RECORD SET
________________________

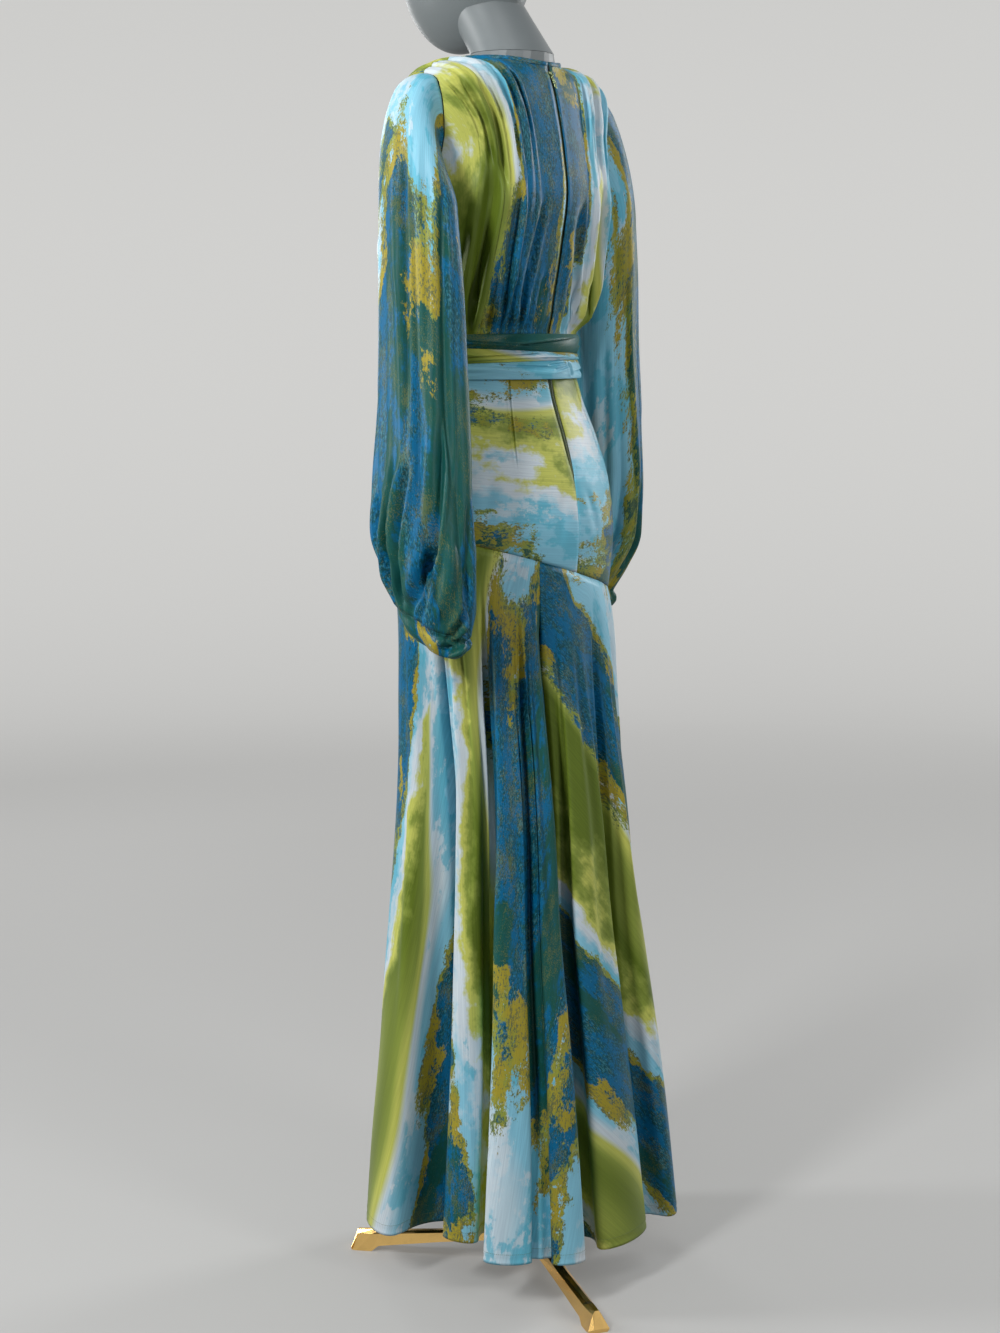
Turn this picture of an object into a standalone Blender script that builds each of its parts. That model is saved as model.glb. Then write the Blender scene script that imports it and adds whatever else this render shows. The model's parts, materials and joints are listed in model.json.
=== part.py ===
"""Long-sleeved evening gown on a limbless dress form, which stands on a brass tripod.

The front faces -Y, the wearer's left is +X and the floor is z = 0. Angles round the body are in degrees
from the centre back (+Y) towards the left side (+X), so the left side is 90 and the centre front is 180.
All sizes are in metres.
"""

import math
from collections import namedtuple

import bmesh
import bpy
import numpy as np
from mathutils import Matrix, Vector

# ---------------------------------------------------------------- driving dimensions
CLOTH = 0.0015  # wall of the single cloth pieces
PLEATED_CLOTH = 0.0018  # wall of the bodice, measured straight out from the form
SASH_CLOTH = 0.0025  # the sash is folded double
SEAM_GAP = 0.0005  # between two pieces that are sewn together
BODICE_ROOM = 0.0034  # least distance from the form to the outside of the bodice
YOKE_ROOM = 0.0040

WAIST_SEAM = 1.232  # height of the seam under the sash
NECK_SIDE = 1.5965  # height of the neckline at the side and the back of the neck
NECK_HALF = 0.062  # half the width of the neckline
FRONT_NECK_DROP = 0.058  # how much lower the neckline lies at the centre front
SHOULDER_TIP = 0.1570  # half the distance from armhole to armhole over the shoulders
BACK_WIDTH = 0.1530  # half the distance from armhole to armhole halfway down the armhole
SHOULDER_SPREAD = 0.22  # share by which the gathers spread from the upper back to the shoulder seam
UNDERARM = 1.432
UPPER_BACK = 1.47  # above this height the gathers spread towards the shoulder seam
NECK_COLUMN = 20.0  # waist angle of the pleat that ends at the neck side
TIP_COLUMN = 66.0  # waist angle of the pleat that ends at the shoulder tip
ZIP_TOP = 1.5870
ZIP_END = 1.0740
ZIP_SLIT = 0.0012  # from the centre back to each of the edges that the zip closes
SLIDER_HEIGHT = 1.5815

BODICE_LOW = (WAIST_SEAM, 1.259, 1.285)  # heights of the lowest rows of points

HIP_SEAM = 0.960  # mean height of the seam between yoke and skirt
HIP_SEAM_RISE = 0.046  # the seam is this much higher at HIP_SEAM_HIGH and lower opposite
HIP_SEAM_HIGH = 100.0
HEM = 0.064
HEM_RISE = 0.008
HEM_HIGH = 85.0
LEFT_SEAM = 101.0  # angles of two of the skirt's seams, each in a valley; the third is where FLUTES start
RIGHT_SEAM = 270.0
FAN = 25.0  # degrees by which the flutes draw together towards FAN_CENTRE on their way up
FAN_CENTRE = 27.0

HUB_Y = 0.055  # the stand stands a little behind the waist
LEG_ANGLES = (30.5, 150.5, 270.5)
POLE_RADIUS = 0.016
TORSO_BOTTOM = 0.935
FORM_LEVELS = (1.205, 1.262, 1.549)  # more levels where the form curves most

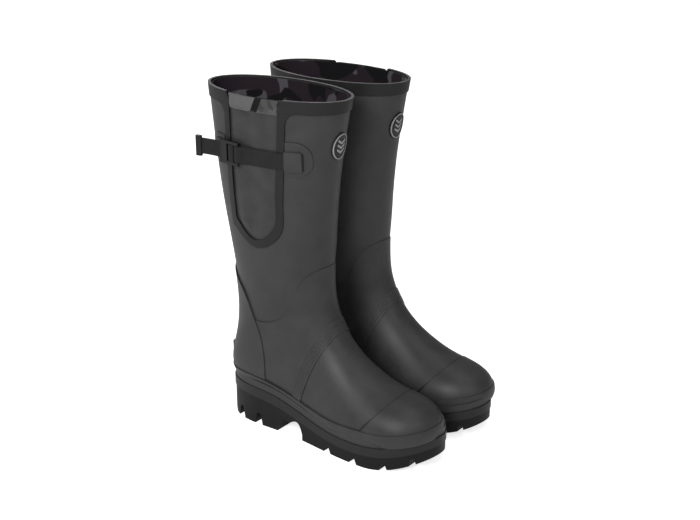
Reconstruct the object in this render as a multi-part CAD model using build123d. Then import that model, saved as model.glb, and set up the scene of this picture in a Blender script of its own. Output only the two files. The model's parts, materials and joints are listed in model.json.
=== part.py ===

________________________

SET PROBLEM
In the entries above, identify every line with the word "that". Copy those lines.

OUTPUT FOR THIS EXERCISE
Turn this picture of an object into a standalone Blender script that builds each of its parts. That model is saved as model.glb. Then write the Blender scene script that imports it and adds whatever else this render shows. The model's parts, materials and joints are listed in model.json.
SEAM_GAP = 0.0005  # between two pieces that are sewn together
NECK_COLUMN = 20.0  # waist angle of the pleat that ends at the neck side
TIP_COLUMN = 66.0  # waist angle of the pleat that ends at the shoulder tip
ZIP_SLIT = 0.0012  # from the centre back to each of the edges that the zip closes
Reconstruct the object in this render as a multi-part CAD model using build123d. Then import that model, saved as model.glb, and set up the scene of this picture in a Blender script of its own. Output only the two files. The model's parts, materials and joints are listed in model.json.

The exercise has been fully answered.